Saving this to read for later. I just wanted to say in advance that it's really refreshing to see a blog so well designed that I feel like I've _already_ clicked my Readability bookmarklet when I first arrive.

eru · on July 29, 2010

Hmm, the first pictures (that floats right from the text) touches the text. That's a bit ugly. Otherwise, it's a nice and readable design.

caf · on July 29, 2010

This is one of those algorithms that's so clever that the end result almost feels like magic.

torpor · on July 29, 2010

Great article, and as it happens right now I'm using this algorithm in a hardware MIDI sequencer I'm working on .. it works very well for phrase-based recognition of patterns in a MIDI context, also ..

Confusion · on July 29, 2010

I've posed the same question to viggity, but in case you only see this in your 'threads' view: how did you know about the existence of this algorithm? Do you:

- Simply know about it, because it was mentioned once, somewhere in a book on algorithms or a class and you remembered it when you knew what you needed?

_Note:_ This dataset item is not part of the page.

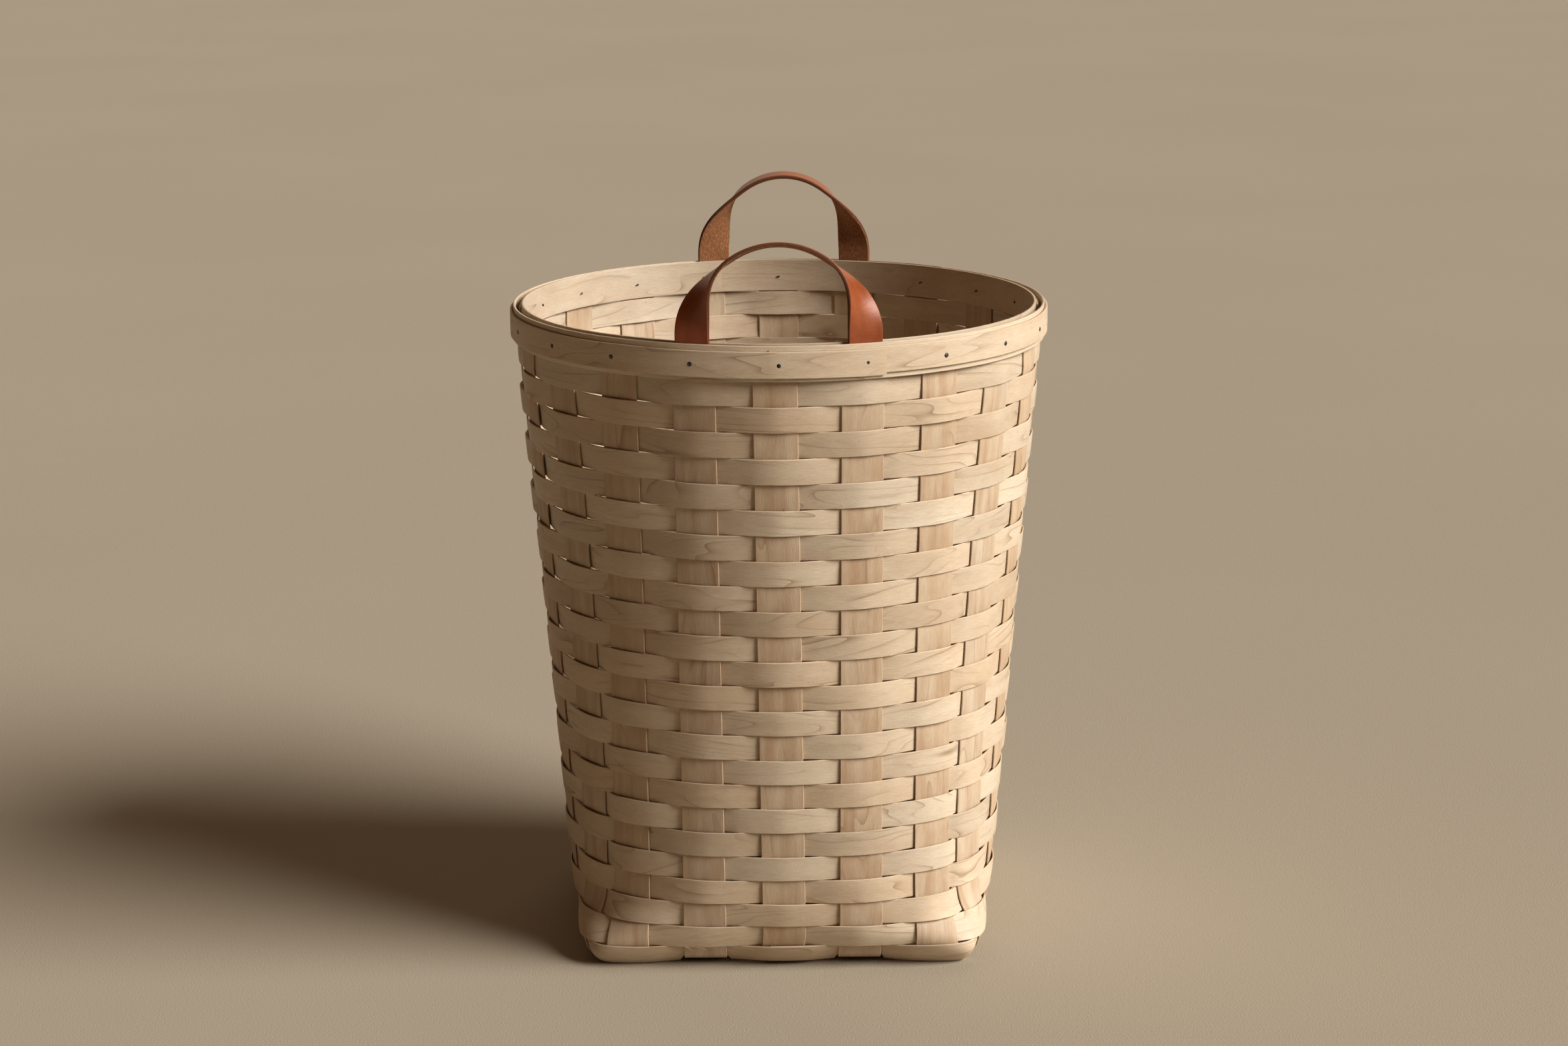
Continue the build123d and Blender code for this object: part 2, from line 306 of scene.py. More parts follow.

- Knew what you needed and searched for it. If so, how do you know where to search and what terms do you use?

- Rediscover the algorithm, because you knew what you needed, implemented it and recognized it only later?

I don't have a formal CS background and I sometimes get stuck on: I know what I need and I'm sure someone has implemented it before (and better), but I don't know how to get at that information.

torpor · on Aug 3, 2010

I first encountered the Levenshtein distance at work (where I am part of a team developing SIL-4 level operating systems for use in the transportation industry), as part of our coding rules which describe the differences in variable names allowed (e.g. "char fic; char foc; // ") .. After I looked up the algorithm on my own intuition, I realized it had applicability to MIDI sequences in unique ways, and thats how it came about.